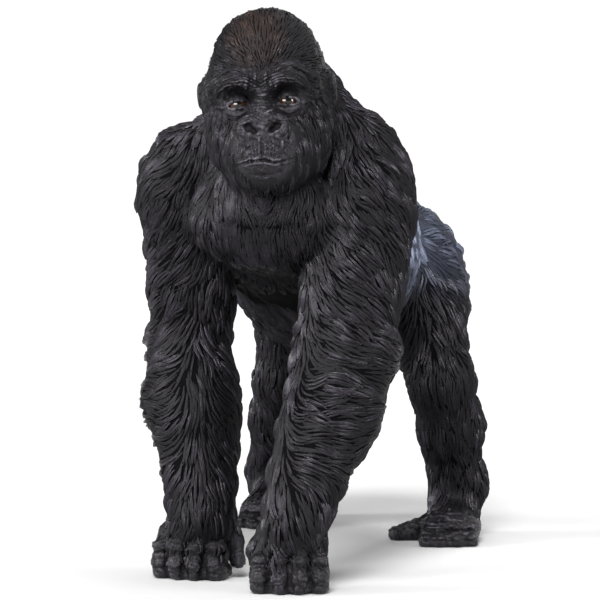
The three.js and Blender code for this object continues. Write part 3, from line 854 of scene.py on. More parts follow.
def surface_quads():
    """The skin as points and quads. Its distances are worked out only in the blocks that it may pass."""
    block_size = CELL * BLOCK
    counts = np.ceil((SPACE_HIGH - SPACE_LOW) / block_size).astype(int)
    blocks = np.indices(counts).reshape(3, -1).T
    coarse = body_distance(SPACE_LOW + (blocks + 0.5) * block_size)
    passed = blocks[np.abs(coarse) < block_size * HALF_DIAGONAL + SKIN_SHIFT]
    inner = np.indices((BLOCK,) * 3).reshape(3, -1).T
    cells = (passed[:, None] * BLOCK + inner).reshape(-1, 3)
    values = np.where(coarse.reshape(counts) < 0, -1.0, 1.0)
    for axis in range(3):
        values = np.repeat(values, BLOCK, axis=axis)
    values[tuple(cells.T)] = np.clip(skin_distance(SPACE_LOW + cells * CELL), -1, 1)
    grid = openvdb.FloatGrid(1.0)
    grid.copyFromArray(values.astype(np.float32))
    points, quads = grid.convertToQuads(0.0)
    return SPACE_LOW + points * CELL, quads.astype(np.int64)


def largest_piece(points, triangles):
    """Keeps the piece of the surface with the most points. Joined points come to share the lowest number."""
    label = np.arange(len(points))
    while True:
        low = label[triangles].min(axis=1)
        new = label.copy()
        np.minimum.at(new, triangles.ravel(), np.repeat(low, 3))
        new = new[new]
        if (new == label).all():
            break
        label = new
    kept = label == np.bincount(label).argmax()
    renumber = np.cumsum(kept) - 1
    return points[kept], renumber[triangles[kept[triangles[:, 0]]]]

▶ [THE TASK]
Recopy the whole listing exactly.

▶ [RESULT OF THIS EXERCISE]
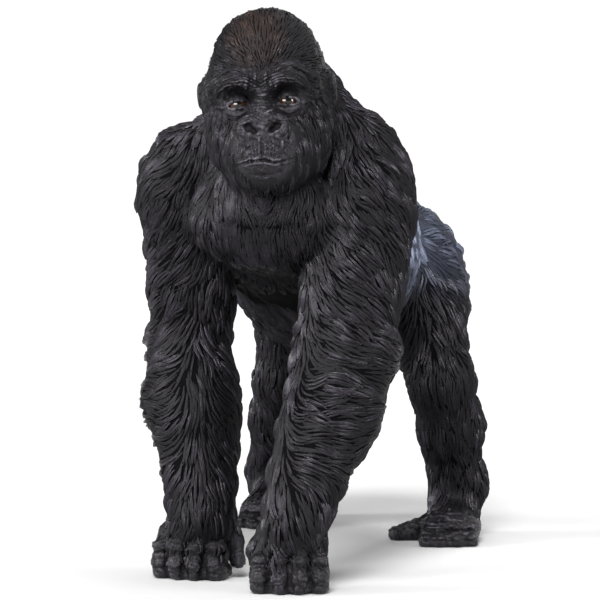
The three.js and Blender code for this object continues. Write part 3, from line 854 of scene.py on. More parts follow.
def surface_quads():
    """The skin as points and quads. Its distances are worked out only in the blocks that it may pass."""
    block_size = CELL * BLOCK
    counts = np.ceil((SPACE_HIGH - SPACE_LOW) / block_size).astype(int)
    blocks = np.indices(counts).reshape(3, -1).T
    coarse = body_distance(SPACE_LOW + (blocks + 0.5) * block_size)
    passed = blocks[np.abs(coarse) < block_size * HALF_DIAGONAL + SKIN_SHIFT]
    inner = np.indices((BLOCK,) * 3).reshape(3, -1).T
    cells = (passed[:, None] * BLOCK + inner).reshape(-1, 3)
    values = np.where(coarse.reshape(counts) < 0, -1.0, 1.0)
    for axis in range(3):
        values = np.repeat(values, BLOCK, axis=axis)
    values[tuple(cells.T)] = np.clip(skin_distance(SPACE_LOW + cells * CELL), -1, 1)
    grid = openvdb.FloatGrid(1.0)
    grid.copyFromArray(values.astype(np.float32))
    points, quads = grid.convertToQuads(0.0)
    return SPACE_LOW + points * CELL, quads.astype(np.int64)


def largest_piece(points, triangles):
    """Keeps the piece of the surface with the most points. Joined points come to share the lowest number."""
    label = np.arange(len(points))
    while True:
        low = label[triangles].min(axis=1)
        new = label.copy()
        np.minimum.at(new, triangles.ravel(), np.repeat(low, 3))
        new = new[new]
        if (new == label).all():
            break
        label = new
    kept = label == np.bincount(label).argmax()
    renumber = np.cumsum(kept) - 1
    return points[kept], renumber[triangles[kept[triangles[:, 0]]]]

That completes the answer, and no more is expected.